═══ ROWS ═══

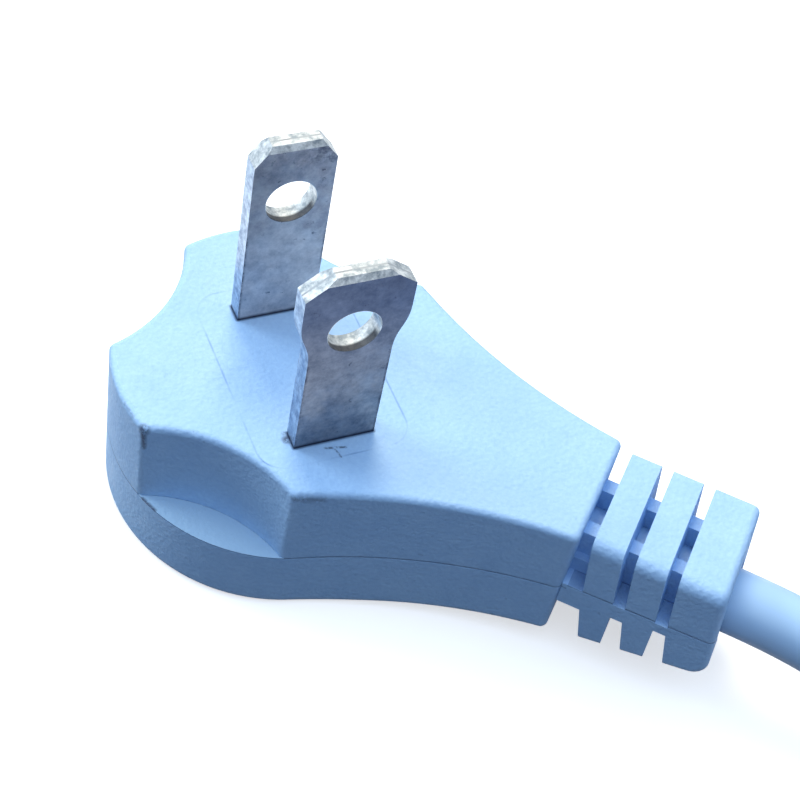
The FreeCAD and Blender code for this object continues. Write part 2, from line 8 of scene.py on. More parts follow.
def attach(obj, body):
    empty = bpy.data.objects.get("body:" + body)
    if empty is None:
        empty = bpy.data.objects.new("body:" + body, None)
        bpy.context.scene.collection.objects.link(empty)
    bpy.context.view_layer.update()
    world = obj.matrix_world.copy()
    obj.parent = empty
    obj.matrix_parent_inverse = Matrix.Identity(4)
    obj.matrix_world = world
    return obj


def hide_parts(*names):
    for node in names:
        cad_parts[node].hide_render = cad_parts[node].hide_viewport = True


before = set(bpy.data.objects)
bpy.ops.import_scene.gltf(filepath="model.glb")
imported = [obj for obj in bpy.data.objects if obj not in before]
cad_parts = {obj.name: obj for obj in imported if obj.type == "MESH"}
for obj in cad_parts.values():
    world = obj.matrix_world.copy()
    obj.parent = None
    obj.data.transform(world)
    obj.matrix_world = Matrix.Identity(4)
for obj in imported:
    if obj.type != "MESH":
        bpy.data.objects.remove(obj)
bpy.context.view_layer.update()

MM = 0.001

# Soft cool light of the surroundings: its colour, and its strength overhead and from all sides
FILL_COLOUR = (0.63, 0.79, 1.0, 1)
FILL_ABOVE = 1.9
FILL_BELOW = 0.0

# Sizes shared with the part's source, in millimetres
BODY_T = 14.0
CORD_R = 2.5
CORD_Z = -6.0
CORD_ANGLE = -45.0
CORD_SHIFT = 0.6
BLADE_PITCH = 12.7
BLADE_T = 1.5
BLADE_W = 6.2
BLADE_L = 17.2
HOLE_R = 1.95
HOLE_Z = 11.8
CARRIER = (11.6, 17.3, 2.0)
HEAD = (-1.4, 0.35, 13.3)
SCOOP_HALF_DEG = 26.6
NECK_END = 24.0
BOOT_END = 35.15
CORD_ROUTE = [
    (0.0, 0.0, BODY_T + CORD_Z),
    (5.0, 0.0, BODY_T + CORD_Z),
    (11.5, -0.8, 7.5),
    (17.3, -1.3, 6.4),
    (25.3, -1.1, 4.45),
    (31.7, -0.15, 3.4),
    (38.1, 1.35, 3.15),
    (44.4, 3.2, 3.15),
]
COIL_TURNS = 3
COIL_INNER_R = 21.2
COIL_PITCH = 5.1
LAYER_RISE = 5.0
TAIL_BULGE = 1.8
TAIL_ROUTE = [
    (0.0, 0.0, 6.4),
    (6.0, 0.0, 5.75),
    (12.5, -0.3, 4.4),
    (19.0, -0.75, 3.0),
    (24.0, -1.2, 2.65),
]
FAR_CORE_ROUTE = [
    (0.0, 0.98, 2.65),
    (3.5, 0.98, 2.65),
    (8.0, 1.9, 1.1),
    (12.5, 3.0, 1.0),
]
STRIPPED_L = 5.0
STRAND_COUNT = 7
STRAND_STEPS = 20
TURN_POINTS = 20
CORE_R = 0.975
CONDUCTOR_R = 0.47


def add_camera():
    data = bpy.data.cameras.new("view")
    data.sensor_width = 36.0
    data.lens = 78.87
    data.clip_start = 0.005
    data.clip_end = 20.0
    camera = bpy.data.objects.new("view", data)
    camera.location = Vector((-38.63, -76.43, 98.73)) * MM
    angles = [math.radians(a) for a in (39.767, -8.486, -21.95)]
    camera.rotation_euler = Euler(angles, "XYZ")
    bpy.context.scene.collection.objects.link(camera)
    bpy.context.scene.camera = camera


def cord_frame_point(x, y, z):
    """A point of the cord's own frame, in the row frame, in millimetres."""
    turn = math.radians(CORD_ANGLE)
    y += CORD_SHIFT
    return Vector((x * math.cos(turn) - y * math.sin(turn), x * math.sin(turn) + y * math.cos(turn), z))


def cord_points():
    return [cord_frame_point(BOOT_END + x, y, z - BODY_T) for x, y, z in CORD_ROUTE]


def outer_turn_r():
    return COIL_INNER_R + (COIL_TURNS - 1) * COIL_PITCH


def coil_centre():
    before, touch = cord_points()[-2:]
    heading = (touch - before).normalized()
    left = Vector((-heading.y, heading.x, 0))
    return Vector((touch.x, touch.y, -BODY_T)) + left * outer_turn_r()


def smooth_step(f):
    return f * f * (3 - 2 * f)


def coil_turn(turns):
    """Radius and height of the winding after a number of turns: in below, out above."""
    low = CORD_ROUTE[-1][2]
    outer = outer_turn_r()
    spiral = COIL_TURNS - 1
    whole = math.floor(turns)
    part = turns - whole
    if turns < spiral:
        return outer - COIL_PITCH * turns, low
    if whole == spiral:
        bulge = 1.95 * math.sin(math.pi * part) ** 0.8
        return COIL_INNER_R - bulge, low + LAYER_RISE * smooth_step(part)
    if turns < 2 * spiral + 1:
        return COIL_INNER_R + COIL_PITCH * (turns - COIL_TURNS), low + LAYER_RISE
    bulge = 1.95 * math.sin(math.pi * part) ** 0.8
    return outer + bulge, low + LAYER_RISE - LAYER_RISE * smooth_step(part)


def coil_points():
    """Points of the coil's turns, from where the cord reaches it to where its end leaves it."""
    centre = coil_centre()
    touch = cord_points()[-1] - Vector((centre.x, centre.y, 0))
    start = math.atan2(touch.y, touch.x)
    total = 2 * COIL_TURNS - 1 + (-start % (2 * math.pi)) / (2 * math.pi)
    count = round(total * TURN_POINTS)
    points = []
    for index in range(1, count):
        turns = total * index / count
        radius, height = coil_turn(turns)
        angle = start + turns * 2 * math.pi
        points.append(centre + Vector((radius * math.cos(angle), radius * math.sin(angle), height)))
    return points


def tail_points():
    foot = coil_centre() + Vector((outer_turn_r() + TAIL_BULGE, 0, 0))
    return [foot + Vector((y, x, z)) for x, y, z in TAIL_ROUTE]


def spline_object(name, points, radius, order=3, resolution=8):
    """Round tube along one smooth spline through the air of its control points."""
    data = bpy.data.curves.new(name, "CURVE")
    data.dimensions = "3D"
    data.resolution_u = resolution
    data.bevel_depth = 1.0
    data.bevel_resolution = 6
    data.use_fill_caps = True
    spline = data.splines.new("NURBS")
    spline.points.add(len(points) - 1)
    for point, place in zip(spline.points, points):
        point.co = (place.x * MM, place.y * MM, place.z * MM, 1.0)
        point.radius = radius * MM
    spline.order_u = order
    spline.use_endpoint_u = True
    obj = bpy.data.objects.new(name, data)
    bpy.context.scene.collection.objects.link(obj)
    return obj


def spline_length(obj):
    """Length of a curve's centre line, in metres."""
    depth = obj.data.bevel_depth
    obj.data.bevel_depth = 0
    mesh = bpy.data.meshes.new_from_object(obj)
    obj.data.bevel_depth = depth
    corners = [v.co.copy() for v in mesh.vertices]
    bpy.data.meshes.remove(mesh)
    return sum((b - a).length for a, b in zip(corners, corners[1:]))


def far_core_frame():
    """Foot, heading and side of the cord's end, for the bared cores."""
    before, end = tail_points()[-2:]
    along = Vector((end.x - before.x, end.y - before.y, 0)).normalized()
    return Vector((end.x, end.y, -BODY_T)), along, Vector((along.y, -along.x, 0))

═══
═══ ROWS ═══

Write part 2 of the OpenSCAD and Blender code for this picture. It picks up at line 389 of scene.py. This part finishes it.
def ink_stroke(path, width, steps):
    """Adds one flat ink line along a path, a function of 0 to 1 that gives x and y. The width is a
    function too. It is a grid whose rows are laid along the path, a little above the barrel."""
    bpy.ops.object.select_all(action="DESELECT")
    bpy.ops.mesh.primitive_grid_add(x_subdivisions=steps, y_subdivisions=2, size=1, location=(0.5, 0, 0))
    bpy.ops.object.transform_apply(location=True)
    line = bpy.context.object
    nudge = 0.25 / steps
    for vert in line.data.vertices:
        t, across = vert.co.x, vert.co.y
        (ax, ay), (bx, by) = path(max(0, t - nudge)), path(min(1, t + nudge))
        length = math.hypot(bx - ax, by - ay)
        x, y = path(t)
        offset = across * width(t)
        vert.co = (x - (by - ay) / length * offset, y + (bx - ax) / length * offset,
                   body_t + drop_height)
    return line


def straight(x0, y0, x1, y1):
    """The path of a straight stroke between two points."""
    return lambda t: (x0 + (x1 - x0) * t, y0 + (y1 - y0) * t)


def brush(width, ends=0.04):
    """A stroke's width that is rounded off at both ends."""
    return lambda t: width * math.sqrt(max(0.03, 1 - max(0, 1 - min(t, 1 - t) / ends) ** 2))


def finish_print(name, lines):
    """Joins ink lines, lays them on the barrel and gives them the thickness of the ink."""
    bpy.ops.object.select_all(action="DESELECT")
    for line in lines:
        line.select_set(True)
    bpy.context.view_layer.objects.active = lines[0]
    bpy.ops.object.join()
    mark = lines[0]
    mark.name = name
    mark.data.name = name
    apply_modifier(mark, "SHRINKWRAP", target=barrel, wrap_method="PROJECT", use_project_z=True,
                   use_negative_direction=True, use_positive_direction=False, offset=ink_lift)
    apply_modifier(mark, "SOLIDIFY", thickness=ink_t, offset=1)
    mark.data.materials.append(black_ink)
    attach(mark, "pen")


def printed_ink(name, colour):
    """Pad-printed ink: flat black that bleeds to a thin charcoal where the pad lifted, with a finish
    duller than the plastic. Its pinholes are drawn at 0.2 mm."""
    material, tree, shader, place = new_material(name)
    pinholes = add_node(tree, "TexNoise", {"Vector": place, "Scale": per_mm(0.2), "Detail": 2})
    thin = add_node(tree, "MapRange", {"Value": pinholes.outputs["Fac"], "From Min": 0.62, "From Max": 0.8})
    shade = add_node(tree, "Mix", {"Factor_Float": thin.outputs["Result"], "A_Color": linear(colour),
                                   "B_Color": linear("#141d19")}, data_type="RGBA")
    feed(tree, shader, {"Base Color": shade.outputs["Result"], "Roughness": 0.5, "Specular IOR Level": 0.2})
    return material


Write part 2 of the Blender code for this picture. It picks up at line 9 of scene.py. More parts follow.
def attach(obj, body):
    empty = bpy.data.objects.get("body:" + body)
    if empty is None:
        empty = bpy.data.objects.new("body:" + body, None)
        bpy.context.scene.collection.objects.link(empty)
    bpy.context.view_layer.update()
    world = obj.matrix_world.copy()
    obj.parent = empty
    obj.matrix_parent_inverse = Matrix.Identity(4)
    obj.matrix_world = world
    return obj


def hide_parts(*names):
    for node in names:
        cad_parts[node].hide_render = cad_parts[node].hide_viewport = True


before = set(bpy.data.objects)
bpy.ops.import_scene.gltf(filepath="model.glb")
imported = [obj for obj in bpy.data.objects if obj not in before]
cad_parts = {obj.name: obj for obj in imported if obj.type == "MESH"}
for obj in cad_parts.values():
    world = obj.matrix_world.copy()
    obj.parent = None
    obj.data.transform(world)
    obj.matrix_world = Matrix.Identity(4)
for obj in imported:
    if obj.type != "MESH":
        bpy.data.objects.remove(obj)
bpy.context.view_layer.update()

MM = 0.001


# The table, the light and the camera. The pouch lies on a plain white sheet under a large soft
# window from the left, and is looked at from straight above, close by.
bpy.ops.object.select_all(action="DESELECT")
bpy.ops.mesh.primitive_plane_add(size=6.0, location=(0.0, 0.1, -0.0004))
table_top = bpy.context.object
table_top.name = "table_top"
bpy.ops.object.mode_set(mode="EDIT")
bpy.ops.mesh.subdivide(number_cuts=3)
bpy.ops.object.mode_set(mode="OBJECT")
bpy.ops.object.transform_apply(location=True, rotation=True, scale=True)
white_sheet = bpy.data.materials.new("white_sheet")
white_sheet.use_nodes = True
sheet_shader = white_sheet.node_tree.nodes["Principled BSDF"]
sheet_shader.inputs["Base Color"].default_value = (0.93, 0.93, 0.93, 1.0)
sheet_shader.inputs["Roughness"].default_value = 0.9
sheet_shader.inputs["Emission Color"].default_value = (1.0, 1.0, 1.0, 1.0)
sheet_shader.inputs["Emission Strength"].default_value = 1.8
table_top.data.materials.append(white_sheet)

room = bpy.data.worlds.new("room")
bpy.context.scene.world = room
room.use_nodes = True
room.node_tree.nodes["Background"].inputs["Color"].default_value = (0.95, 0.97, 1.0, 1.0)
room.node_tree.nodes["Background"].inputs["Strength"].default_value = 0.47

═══

-- WORK TO COMPLETE --
Report every line containing the word "More" from the listing above.

-- COMPLETED TASK --
The FreeCAD and Blender code for this object continues. Write part 2, from line 8 of scene.py on. More parts follow.
Write part 2 of the Blender code for this picture. It picks up at line 9 of scene.py. More parts follow.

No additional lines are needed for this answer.